# Rockets Release Jon Barry - March 1



## Pimped Out (May 4, 2005)

*[Chron]Jon Barry Waived, Likely to Retire*

link



> The Rockets will waive guard Jon Barry today, Rockets coach Jeff Van Gundy said, to give him a chance to hook up with a playoff team or retire.
> 
> [...]
> 
> ...


i miss them too. peace out, jon.



btw, the nets forum had this up before us. thats sad y'all.


----------



## Cornholio (Feb 13, 2005)

*Re: [Chron]Jon Barry Waived, Likely to Retire*

I don't think I would like seeing him in another uniform, hope he retires and stays in the organization.


----------



## bronx43 (Dec 9, 2005)

*Re: [Chron]Jon Barry Waived, Likely to Retire*



Pimped Out said:



> link
> 
> 
> 
> ...


Best wishes to Jon.

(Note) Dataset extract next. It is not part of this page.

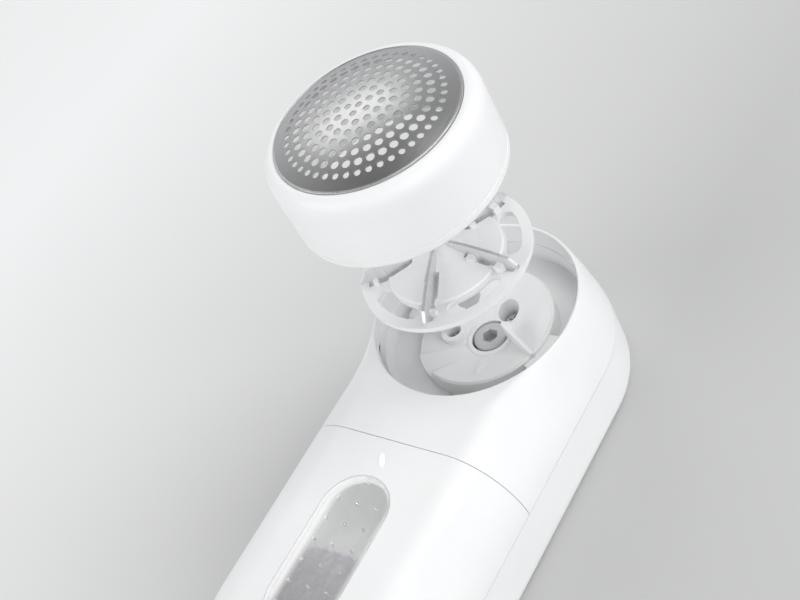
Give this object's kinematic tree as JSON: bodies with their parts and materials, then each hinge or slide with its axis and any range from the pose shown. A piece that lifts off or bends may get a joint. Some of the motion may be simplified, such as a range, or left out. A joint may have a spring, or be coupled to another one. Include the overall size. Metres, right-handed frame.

I think they should have kept him for the year. We're not going to pick up a point guard who can contribute so why get rid of a guy who's helped us out tremendously since he's been here. 
But I DEFINITELY miss those 3-pt signs that Bob and Jon put up after every three-pt fg. 

But all in all, the guy's had a great career. I just hope we won't be saying the same about Bob Sura anytime soon.


----------



## tang (Mar 1, 2006)

*Re: [Chron]Jon Barry Waived, Likely to Retire*

aw i was hoping he'll play a little more this year
he gave us this badass edge last year
hope he stays with the organization


----------



## Gotham2krazy (Nov 22, 2005)

*Re: [Chron]Jon Barry Waived, Likely to Retire*

good character, good guy, sad to see him go. it's unfortunate, but i guess this makes room for us to sign someone with his ability except younger like rasual butler.


----------



## jworth (Feb 17, 2006)

*Re: [Chron]Jon Barry Waived, Likely to Retire*

If anybody defined passion, it was Jon Barry.


----------



## Pasha The Great (Apr 9, 2005)

*Re: [Chron]Jon Barry Waived, Likely to Retire*

Sad stuff.. he was just starting to get back into the game, I honestly thought he would make his way back into the rotation.


----------



## Pimped Out (May 4, 2005)

*Re: [Chron]Jon Barry Waived, Likely to Retire*

jvg almost called him a "stupid *******" or "son of a *****"

good stuff, good stuff


----------



## The_Franchise (Mar 30, 2003)

*Re: [Chron]Jon Barry Waived, Likely to Retire*

He'll do a great job in commentary somewhere. If ESPN or TNT doesn't pick him up, the Rockets should.


----------



## Mr. Hobbes (Jul 1, 2005)

*Re: [Chron]Jon Barry Waived, Likely to Retire*

About time! I haven't been watching the Rockets as long as most Houston fans, so I don't have any sentimental feelings about Barry. From what I've seen, he's not a good player. Next step- waive David Wesley and Ryan Bowen.


----------



## Pimped Out (May 4, 2005)

*Re: [Chron]Jon Barry Waived, Likely to Retire*

jon barry, asst coach?


----------



## Ballscientist (Nov 11, 2002)

I heard that Rockets released Barry - March 1.

injury?


----------



## smithys1510 (Jul 11, 2005)

i think because of luthers fast maturing and the glut of guards we have, an elderly injured barry was no longer needed. Maybe JVG is planning on signing a younger pg to back up rafer.

Jay Williams maybe


----------



## Demiloy (Nov 4, 2005)

*Re: [Chron]Jon Barry Waived, Likely to Retire*

Oh, man I just loved Jon Barry. The energy, the passion, the shooting... It's sad to see him waived like that.


----------



## Yao Mania (Aug 4, 2003)

*Re: [Chron]Jon Barry Waived, Likely to Retire*

Buh bye Jon, thanks for the memories.

I think he should've retired after the first game this season, then he would have left on a high note


----------



## Demiloy (Nov 4, 2005)

*Re: [Chron]Jon Barry Waived, Likely to Retire*

I will forever remember that "three" sign that Barry and Sura and Wesley always did in the playoffs.


----------



## OneBadLT123 (Oct 4, 2005)

*Re: [Chron]Jon Barry Waived, Likely to Retire*



Demiloy said:


> I will forever remember that "three" sign that Barry and Sura and Wesley always did in the playoffs.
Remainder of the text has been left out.